Both sides will of course try to spin the results as a big win, but in fact the mid-term election results are just about what one would have expected. The Republicans seem to have picked up a couple of Senate seats, and the Democrats flipped about 30+ House seats to take narrow control of the House. As I mentioned yesterday, a 30 seat shift against the current president's party is right on the historical average for midterm elections. For a president with approval ratings below 50% (as Trump has) a 37 seat gain is the historical average. A "Blue Wave" would have been 40 or 50 or more seats, and that didn't happen. For comparison, the Republican "wave" of 2010 picked up 63 House seats, and the Republican "wave" of 1994 picked up 54 House seats.
The media will analyze the results endlessly and in minute detail, but my own reading of the situation is that Democrats once again shot themselves in the foot, an uncomfortably common occurrence these days. Midterm elections, with generally low turnouts, are often determined by who is energized to turn out to vote. Until the Kavanaugh debacle, polls show that Republicans weren't very enthusiastic about the midterms while Democrats were. The Democrat's down-and-dirty street fight on the Supreme Court nomination energized Republicans, and probably stopped what might well have been a "Blue Wave" in the making.
With Congressional political control split between the two parties now, not too much will get done in Congress - and is that any different than the last two years? The one major bipartisan issue that might possibly get through both the House and Senate is a infrastructure bill, if either party can get its act together. The question now is whether Democrats, with narrow control of the House, will focus on policy issues that might help them on the 2020 elections, or will waste the next two years in fruitless attacks and investigations of Trump.
By the way, Democratic pundits were so sure they would do better because of Trump's low approval ratings. But at the point of recent midterms the approval ratings of recent presidents have all been below 50% (2018 Trump 41%, 2014 Obama 38.7%, 2010 Obama 45.7%, and 2006 Bush 30.3%). It seems to me Democrats have spent too much time making up fantasies about how they were going surely to beat Trump and believing their own propaganda, and not enough time in realistic hard-headed planning on regaining power.

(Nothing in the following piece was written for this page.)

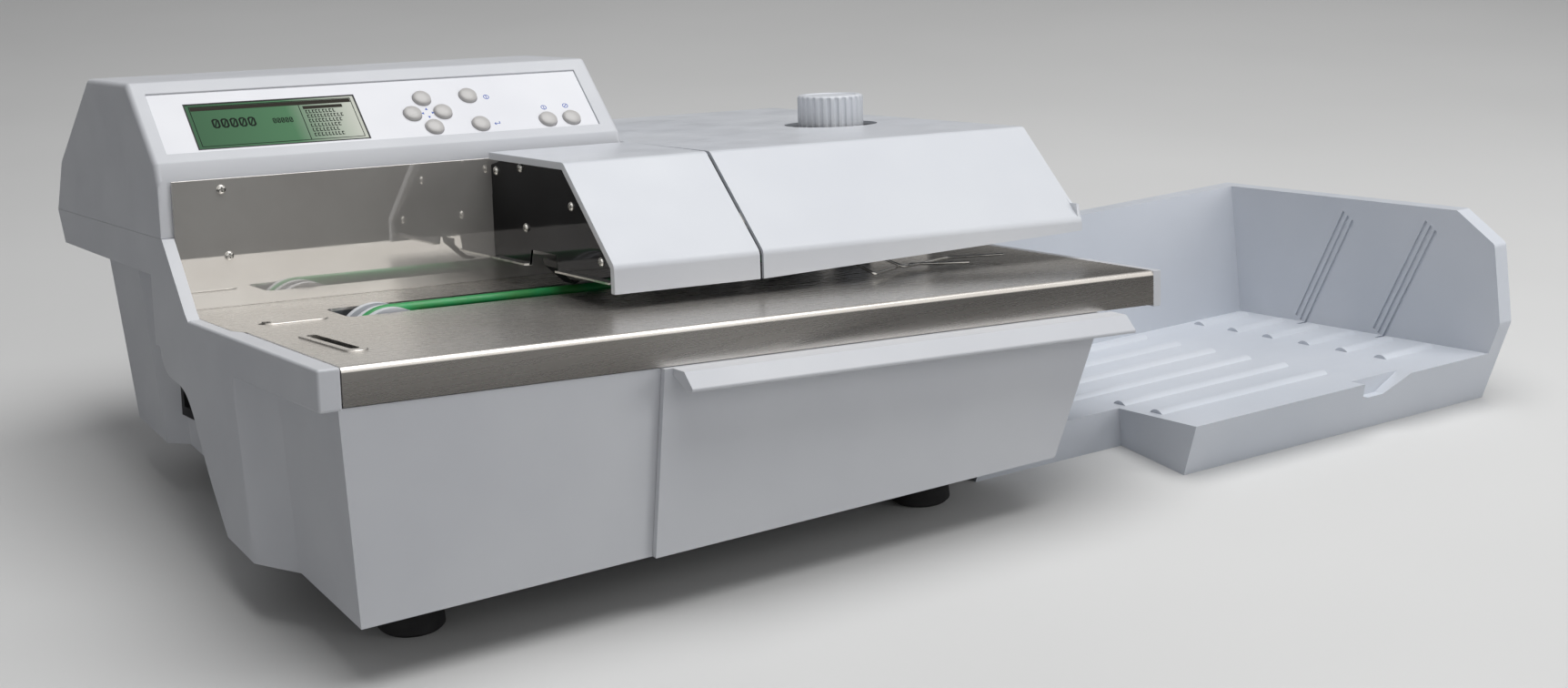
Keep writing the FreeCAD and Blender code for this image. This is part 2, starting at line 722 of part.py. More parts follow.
def toothedPulley(x, z, bore):
    y0 = driveBeltY - driveBeltWidth / 2 - 0.5
    flangeRadius = toothedRadius + 2.0
    body = spoolAt(x, y0 - 1, z, [(bore, 0), (flangeRadius, 0), (flangeRadius, 1), (toothedRadius - 0.1, 1),
                                  (toothedRadius - 0.1, driveBeltWidth + 2), (flangeRadius, driveBeltWidth + 2),
                                  (flangeRadius, driveBeltWidth + 3), (bore, driveBeltWidth + 3)])
    grooves = []
    teeth = 12
    for index in range(teeth):
        angle = 2 * math.pi * index / teeth
        grooves.append(rod(0.8, x + toothedRadius * math.cos(angle), y0, z + toothedRadius * math.sin(angle),
                           "y", driveBeltWidth + 1))
    return body.cut(Part.makeCompound(grooves))


motorShaftRadius = 3.0
motorRadius = 23.0
motorLength = 58.0
motorFront = deckDepth + 6.0


def feedMotor():
    can = rod(motorRadius, motorX, motorFront, motorZ, "y", motorLength)
    can = rounded(can, 3.0, lambda edge: edge.CenterOfMass.y > motorFront + motorLength - 1e-6)
    boss = rod(10, motorX, motorFront - 3, motorZ, "y", 3.5)
    hole = rod(motorShaftRadius + runClear, motorX, motorFront - 4, motorZ, "y", 20)
    return can.fuse(boss).removeSplitter().cut(hole)


def motorBracket():
    # The plate hangs from the rear chassis and holds the motor by its front face.
    return box(motorX - motorRadius - 4, motorX + motorRadius + 4, motorFront + motorLength,
               motorFront + motorLength + 2.5, motorZ - motorRadius, collarBottom + wall)


# Cutter group

cutterY = deckDepth - cutterBite + cutterRadius
carriageFront = deckDepth + 12.0
carriageBack = carriageFront + 60.0
pinZ = 38.0
pinBlock = 16.0
pinBlockHalf = 6.5


def millingCutter():
    disc = rod(cutterRadius - 2.2, cutterX, cutterY, cutterBottom, "z", cutterThickness)
    teeth = []
    for index in range(cutterTeeth):
        turn = 360.0 * index / cutterTeeth
        outline = [(cutterRadius - 4, -1.6), (cutterRadius, -0.2), (cutterRadius - 0.4, 0.9), (cutterRadius - 4, 1.8)]
        tooth = prismZ(outline, 0, cutterThickness)
        place = FreeCAD.Placement(Vector(cutterX, cutterY, cutterBottom), FreeCAD.Rotation(Vector(0, 0, 1), turn))
        teeth.append(moved(tooth, place))
    hub = rod(9, cutterX, cutterY, cutterBottom + cutterThickness - 0.5, "z", 4.5)
    bore = rod(spindleRadius, cutterX, cutterY, 0, "z", 40)
    return union([disc, hub] + teeth).cut(bore)


spindleTop = 62.0
cutterMotorRadius = 19.0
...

What this election should have made clear to Democrats is that just being "against Trump" is not a winning strategy - it takes more; it takes some real policy proposals. Another thing that this election seems to me to have demonstrated is that far left candidates don't do well in America. Most of the ultra-liberal candidates that were the darlings of the party - Beto O’Rourke, Andrew Gillum, Stacey Abrams etc - lost despite the enormous amount of money spent on their campaigns.